Nissan’s North American-based subsidiary and NASA today announced the formation of a five-year research and development partnership to advance autonomous drive systems and prepare for commercial application of the technology.
NASA did not press release the deal, leaving it to the French- and Japanese-owned Nissan to boast about the research in an attempt to downplay what is sure to be controversial – U.S. taxpayer resources supporting – yet again – offshore corporations.
Nissan said researchers from Nissan’s U.S. Silicon Valley Research Center and NASA’s Ames Research Center at Moffett Field, CA will focus on autonomous drive systems, human-machine interfaces, network-enabled applications, and software analysis and verification, all involving hardware and software used in road and space applications.
Yes, we are apparently turning over part of our ongoing space program to the French and Japanese.
Researchers from the two organizations will test a fleet of so-called zero-emission autonomous vehicles at Ames to demonstrate proof-of-concept remote operation of autonomous vehicles for the transport of materials, goods, payloads and people.
Nissan said that for NASA, these tests parallel the way it operates planetary rovers from a mission control center. The first vehicle of that fleet should be testing at the facility by the end of 2015.
“The work of NASA and Nissan – with one directed to space and the other directed to earth, is connected by similar challenges,” said Carlos Ghosn, president and CEO of Nissan Motor. “The partnership will accelerate Nissan’s development of safe, secure and reliable autonomous drive technology that we will progressively introduce to consumers beginning in 2016 up to 2020.”
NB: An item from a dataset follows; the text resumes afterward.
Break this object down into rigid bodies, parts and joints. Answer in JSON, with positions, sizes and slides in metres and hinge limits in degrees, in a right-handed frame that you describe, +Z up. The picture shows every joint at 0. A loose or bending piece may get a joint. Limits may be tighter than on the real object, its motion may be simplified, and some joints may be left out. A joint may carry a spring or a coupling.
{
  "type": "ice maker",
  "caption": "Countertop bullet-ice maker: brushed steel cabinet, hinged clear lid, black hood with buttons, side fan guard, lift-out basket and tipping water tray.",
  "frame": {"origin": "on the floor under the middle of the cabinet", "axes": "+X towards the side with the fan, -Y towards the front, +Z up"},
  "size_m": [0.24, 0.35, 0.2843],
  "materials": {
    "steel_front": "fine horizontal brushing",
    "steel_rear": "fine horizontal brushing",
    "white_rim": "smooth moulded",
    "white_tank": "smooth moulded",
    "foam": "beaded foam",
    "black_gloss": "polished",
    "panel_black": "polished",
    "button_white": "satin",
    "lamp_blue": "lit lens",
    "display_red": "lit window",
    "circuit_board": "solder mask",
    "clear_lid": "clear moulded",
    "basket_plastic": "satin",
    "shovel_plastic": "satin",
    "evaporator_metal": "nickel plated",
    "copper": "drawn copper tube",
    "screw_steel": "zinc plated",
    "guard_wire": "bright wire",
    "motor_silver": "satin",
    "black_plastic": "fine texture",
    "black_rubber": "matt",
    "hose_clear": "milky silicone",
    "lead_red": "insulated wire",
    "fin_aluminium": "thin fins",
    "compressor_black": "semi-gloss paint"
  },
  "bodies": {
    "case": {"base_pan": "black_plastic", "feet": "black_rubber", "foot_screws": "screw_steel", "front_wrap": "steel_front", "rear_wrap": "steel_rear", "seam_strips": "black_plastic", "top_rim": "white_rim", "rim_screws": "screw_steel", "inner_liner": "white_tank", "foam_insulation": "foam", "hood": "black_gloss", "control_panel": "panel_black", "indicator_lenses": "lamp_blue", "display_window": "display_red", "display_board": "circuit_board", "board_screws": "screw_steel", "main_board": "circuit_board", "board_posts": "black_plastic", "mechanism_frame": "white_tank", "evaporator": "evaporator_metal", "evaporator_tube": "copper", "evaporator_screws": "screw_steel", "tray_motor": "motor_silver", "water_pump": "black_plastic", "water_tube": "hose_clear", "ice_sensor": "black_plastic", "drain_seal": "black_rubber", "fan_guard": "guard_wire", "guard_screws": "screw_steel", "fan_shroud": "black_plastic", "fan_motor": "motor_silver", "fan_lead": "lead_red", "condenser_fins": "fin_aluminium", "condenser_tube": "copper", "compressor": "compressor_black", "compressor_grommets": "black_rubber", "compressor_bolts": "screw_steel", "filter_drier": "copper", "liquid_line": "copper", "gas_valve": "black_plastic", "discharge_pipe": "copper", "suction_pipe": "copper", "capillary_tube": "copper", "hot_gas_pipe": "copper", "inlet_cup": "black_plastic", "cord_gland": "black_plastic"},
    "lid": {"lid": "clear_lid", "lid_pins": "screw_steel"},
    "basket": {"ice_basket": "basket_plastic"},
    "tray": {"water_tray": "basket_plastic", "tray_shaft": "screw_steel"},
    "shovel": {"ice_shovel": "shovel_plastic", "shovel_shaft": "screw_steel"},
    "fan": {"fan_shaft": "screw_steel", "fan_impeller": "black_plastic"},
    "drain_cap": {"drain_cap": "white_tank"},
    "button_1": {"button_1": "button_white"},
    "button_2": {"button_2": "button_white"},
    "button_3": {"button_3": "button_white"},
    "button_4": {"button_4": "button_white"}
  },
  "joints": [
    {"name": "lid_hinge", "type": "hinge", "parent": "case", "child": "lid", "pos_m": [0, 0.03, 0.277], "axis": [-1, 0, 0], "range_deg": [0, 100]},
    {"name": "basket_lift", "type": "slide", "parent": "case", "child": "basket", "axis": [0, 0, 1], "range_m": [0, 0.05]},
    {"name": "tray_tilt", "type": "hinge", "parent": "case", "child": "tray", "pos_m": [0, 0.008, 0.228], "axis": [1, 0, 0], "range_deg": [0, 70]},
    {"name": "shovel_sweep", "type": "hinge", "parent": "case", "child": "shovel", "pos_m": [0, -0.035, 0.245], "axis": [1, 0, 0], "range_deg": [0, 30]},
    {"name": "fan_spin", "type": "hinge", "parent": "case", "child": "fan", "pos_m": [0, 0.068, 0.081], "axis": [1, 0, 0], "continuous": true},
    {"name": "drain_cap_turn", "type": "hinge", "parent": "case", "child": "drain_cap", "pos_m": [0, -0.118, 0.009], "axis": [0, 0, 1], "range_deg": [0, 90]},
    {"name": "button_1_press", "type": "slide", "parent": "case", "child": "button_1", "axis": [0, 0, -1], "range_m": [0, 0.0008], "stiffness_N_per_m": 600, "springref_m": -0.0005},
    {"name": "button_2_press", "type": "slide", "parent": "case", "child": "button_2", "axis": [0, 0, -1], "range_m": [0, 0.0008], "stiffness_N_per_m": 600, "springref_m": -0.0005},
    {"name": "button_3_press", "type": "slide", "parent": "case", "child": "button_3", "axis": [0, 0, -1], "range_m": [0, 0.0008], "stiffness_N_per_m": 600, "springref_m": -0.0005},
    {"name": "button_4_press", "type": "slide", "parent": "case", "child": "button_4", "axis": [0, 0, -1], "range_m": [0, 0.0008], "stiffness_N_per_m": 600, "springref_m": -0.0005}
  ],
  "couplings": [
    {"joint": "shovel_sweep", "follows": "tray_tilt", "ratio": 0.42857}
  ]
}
Nissan has set 2020 as the time frame for the introduction of autonomous drive vehicles that have the ability to navigate in nearly all situations, including the most complex situation, city driving.
According to the terms of the partnership, Nissan claimed that NASA would benefit from Nissan’s shared expertise in innovative component technologies for autonomous vehicles, shared research to inform development of vehicular transport applications, and access to appropriate prototype systems and provision of test beds for robotic software.
“All of our potential topics of research collaboration with Nissan are areas in which Ames has strongly contributed to major NASA programs,” said director of Ames Research Center, S. Pete Worden.